(Parts and joints as JSON)
==*==

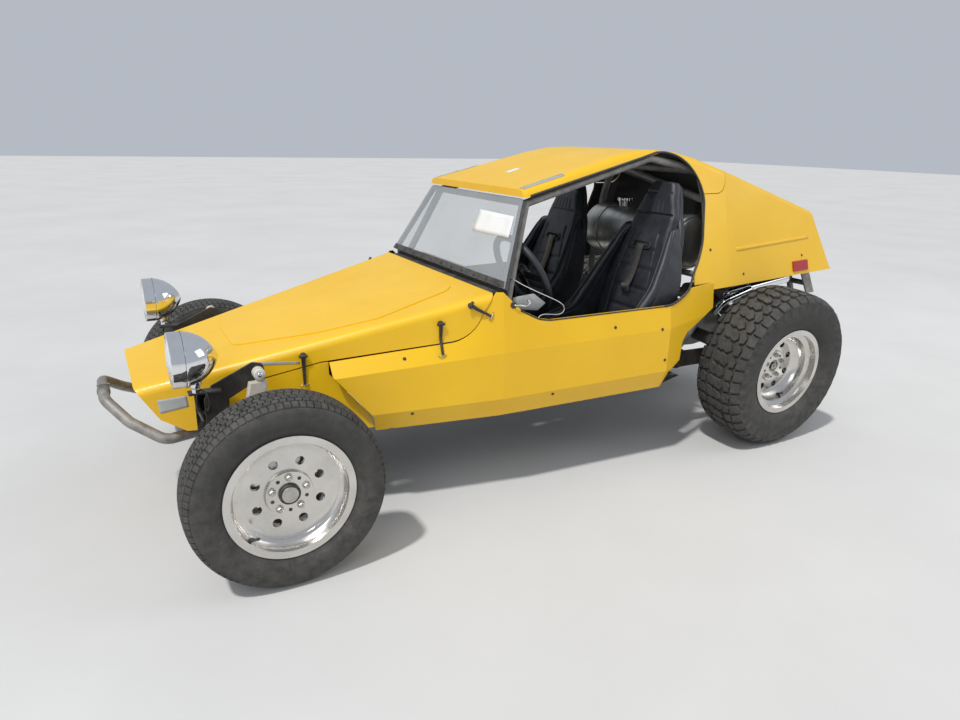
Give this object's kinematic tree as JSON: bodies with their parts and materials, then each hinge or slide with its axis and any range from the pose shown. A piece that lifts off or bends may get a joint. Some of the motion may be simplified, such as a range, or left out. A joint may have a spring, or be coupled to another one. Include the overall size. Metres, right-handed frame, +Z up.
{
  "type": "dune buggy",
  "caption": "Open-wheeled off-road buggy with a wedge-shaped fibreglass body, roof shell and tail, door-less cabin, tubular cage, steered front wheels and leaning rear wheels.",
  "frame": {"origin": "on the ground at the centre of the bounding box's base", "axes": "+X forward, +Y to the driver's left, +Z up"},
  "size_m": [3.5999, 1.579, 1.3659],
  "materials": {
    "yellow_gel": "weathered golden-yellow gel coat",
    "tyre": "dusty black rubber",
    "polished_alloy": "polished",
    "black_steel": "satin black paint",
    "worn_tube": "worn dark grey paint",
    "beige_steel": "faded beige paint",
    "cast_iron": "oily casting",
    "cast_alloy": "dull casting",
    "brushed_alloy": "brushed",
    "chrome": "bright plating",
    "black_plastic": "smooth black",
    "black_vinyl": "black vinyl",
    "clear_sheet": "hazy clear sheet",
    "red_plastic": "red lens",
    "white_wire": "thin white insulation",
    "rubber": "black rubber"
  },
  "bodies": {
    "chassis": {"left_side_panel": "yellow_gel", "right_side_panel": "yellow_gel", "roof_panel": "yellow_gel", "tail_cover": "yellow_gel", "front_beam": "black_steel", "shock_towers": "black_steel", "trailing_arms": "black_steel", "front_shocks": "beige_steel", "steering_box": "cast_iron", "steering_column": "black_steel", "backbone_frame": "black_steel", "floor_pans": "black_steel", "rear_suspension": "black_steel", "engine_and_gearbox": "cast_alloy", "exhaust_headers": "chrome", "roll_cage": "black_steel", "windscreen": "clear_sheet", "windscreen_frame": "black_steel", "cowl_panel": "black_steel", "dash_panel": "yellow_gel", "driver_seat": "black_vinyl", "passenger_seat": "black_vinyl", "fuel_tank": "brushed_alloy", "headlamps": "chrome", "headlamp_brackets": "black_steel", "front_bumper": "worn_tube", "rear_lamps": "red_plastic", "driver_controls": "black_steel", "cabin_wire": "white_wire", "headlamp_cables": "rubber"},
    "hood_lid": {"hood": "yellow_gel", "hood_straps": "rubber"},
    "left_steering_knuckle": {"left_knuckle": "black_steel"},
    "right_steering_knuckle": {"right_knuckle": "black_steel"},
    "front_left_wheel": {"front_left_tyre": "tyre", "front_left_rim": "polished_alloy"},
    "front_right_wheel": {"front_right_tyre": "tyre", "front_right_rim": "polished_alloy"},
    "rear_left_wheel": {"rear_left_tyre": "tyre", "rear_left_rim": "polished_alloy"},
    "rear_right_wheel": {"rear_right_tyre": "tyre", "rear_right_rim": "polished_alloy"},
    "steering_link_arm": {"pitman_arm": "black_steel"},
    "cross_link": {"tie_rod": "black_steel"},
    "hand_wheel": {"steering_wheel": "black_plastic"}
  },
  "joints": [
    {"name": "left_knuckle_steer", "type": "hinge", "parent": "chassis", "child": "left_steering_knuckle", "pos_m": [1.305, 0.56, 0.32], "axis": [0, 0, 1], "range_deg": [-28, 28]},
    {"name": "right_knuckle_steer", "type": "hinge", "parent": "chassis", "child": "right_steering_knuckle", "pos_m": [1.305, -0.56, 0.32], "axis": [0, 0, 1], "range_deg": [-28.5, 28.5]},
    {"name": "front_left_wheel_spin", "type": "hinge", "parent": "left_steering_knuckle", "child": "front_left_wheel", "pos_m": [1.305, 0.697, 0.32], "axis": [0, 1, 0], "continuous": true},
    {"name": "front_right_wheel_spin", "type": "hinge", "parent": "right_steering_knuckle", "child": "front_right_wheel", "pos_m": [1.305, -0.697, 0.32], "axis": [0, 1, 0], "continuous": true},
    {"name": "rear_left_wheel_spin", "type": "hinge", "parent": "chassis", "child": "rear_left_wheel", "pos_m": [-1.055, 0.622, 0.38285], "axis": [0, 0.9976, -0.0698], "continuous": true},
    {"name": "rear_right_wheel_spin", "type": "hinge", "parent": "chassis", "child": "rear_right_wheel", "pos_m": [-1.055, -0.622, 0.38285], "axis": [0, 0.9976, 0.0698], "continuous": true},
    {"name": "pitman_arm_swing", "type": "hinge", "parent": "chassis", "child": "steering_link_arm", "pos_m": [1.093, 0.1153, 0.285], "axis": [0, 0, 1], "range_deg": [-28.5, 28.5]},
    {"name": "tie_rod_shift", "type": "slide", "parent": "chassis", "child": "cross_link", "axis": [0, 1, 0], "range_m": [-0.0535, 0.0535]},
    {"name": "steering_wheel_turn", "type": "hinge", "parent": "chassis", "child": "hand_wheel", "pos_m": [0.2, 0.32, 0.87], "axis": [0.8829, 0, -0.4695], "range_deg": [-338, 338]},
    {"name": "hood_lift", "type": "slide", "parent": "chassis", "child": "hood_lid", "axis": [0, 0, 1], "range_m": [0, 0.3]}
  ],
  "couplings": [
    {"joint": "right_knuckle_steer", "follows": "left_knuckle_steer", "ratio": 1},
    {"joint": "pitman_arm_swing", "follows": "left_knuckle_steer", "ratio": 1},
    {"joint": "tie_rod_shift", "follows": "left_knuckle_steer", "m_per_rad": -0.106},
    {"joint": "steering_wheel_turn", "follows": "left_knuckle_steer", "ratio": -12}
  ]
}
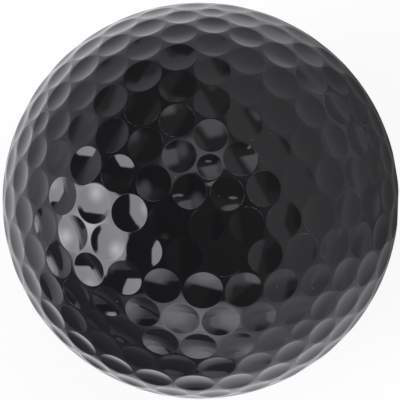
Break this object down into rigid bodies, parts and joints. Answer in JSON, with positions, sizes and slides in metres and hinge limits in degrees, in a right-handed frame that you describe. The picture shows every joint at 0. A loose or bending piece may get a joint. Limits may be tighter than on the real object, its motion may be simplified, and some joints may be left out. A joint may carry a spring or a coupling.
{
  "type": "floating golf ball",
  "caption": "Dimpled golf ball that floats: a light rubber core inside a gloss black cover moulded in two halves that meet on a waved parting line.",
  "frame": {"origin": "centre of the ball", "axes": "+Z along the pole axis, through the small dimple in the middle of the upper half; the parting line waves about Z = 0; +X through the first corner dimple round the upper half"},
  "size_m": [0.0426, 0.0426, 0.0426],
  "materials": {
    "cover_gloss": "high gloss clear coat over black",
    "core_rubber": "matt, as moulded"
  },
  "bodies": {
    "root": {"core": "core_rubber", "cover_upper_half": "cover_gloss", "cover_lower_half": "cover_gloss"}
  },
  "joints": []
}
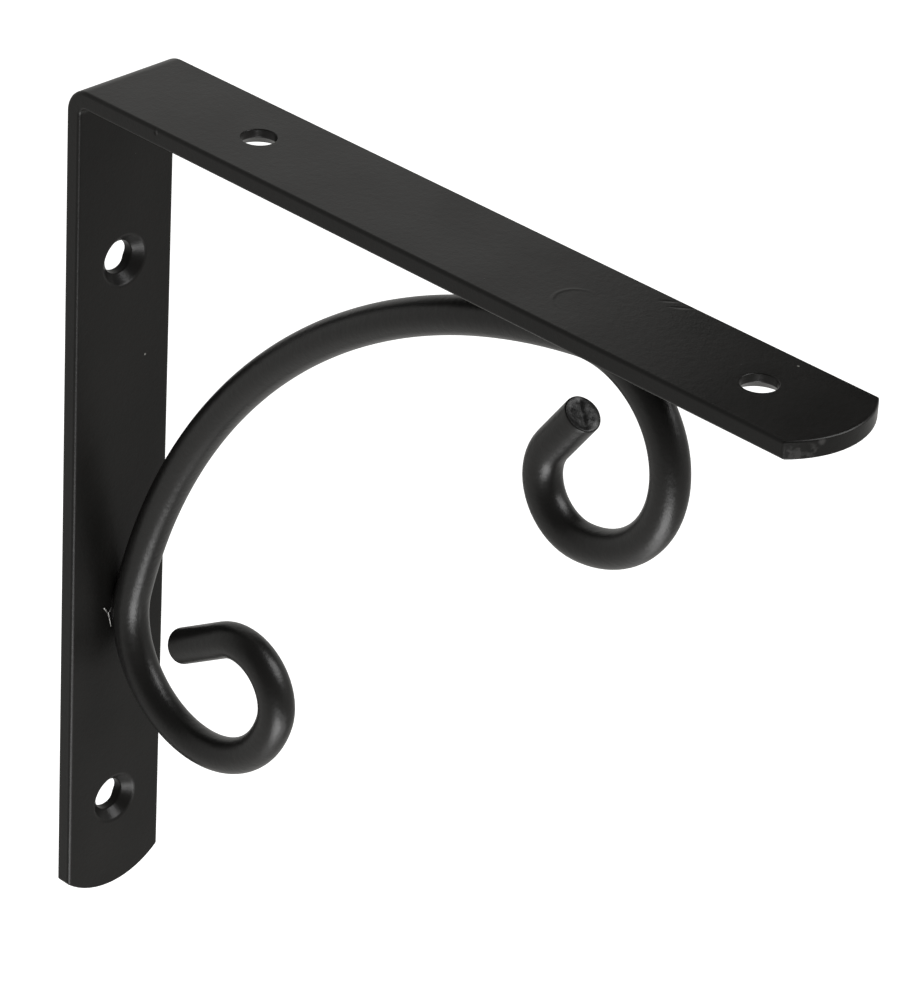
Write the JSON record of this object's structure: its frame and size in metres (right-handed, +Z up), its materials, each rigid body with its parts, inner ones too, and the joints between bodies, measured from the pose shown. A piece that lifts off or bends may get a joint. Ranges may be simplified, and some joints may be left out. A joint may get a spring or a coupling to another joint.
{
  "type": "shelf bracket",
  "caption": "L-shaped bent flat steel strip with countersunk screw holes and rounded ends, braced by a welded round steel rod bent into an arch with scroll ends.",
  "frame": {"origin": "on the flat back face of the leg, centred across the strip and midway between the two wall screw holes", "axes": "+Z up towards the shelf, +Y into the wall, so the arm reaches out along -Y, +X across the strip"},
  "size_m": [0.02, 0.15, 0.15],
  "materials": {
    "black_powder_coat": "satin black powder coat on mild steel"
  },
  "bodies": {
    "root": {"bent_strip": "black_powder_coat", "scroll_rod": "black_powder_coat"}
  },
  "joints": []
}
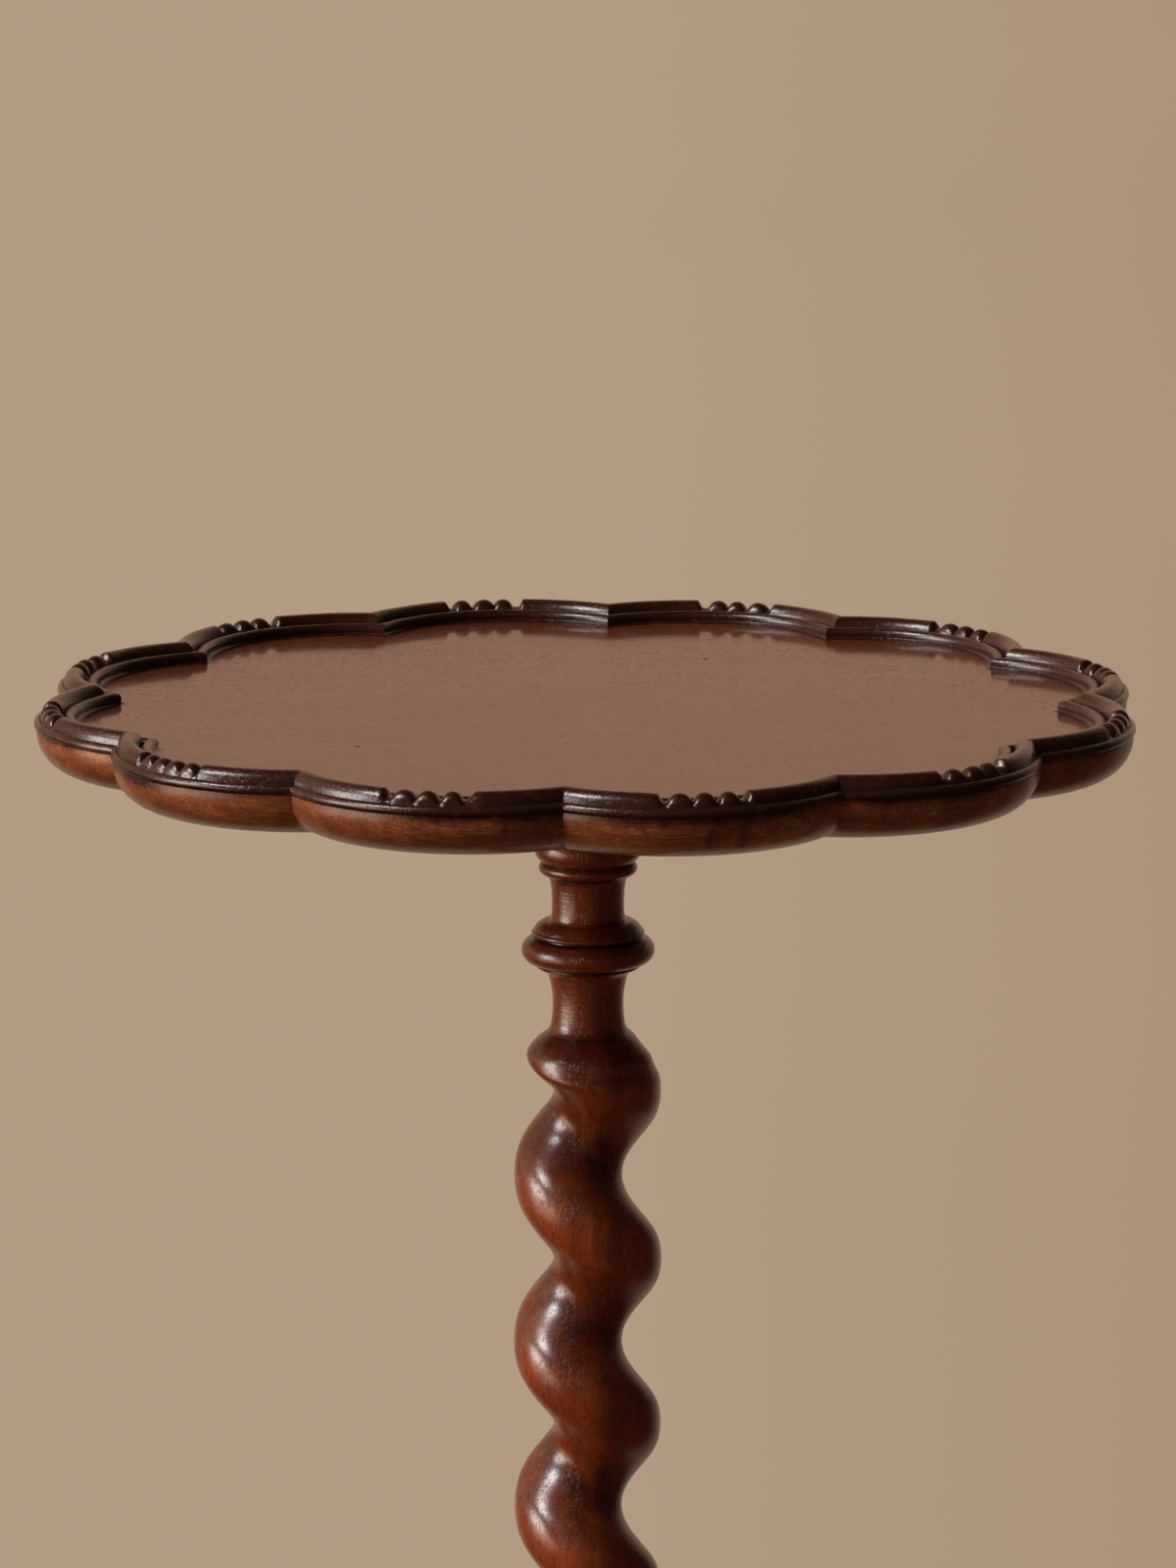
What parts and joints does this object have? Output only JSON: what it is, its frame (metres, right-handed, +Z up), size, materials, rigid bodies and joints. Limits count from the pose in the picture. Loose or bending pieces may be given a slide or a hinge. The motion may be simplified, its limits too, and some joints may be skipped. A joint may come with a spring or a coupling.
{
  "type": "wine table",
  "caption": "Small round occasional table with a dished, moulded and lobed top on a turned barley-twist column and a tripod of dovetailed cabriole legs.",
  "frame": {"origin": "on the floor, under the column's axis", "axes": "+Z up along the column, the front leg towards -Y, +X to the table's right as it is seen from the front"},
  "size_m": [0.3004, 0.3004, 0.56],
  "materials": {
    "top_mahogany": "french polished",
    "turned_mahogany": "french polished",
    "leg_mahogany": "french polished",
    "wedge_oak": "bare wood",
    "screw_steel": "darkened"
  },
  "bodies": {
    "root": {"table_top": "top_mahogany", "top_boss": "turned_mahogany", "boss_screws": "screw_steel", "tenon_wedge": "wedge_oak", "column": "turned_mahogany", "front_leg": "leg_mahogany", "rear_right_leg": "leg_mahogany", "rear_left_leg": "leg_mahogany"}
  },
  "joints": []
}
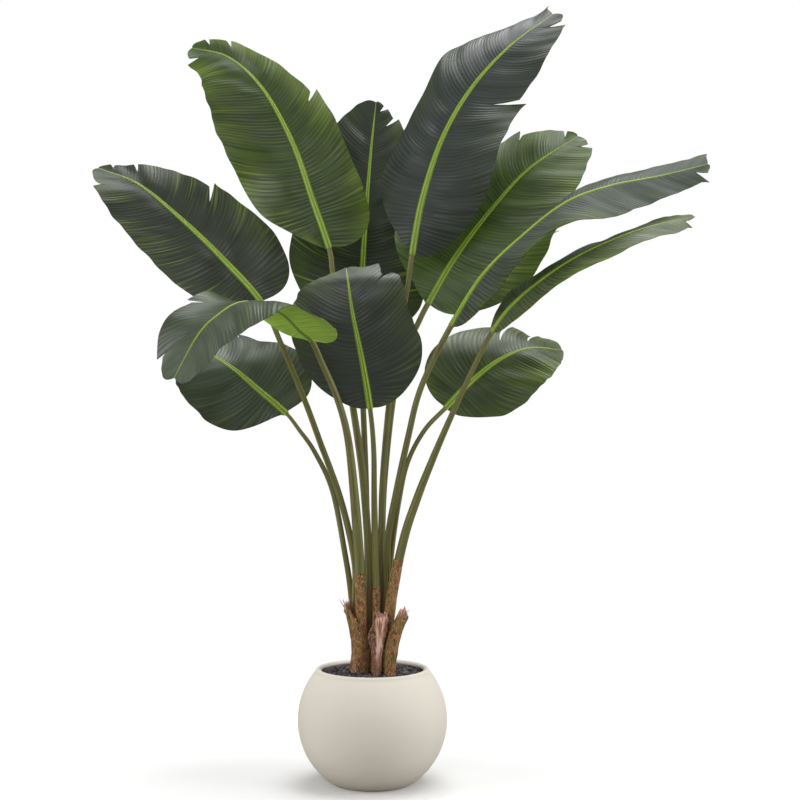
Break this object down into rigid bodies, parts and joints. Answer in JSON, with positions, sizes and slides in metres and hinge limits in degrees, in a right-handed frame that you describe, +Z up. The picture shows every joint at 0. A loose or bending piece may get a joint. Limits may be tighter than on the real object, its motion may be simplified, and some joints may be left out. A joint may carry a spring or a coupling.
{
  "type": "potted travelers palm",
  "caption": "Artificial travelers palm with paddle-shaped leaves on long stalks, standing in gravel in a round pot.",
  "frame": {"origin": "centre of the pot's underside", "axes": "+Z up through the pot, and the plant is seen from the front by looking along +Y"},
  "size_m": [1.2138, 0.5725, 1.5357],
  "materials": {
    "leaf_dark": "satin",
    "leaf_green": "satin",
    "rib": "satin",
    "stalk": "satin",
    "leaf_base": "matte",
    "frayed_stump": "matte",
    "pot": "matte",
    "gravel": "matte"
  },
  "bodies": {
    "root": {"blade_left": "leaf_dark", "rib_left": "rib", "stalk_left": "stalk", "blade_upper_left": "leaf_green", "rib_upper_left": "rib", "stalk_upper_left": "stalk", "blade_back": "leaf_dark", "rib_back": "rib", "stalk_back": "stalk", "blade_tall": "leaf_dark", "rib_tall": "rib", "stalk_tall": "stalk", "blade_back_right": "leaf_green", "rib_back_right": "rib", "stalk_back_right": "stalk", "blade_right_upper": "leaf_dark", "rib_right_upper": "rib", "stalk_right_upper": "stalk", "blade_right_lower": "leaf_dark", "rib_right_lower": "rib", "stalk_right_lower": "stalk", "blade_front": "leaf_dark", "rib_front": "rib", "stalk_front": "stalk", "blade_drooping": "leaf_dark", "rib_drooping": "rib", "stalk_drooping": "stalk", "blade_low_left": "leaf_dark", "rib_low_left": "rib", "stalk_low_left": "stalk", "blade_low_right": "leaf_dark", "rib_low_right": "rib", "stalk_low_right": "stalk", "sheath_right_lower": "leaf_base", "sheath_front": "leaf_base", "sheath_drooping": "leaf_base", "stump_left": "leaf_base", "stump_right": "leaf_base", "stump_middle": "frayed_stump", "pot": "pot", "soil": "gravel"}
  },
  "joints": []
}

==*==

» What you have to do
State the number of lines in the data that include the string "body", and add nothing else.

» Result for this exercise
2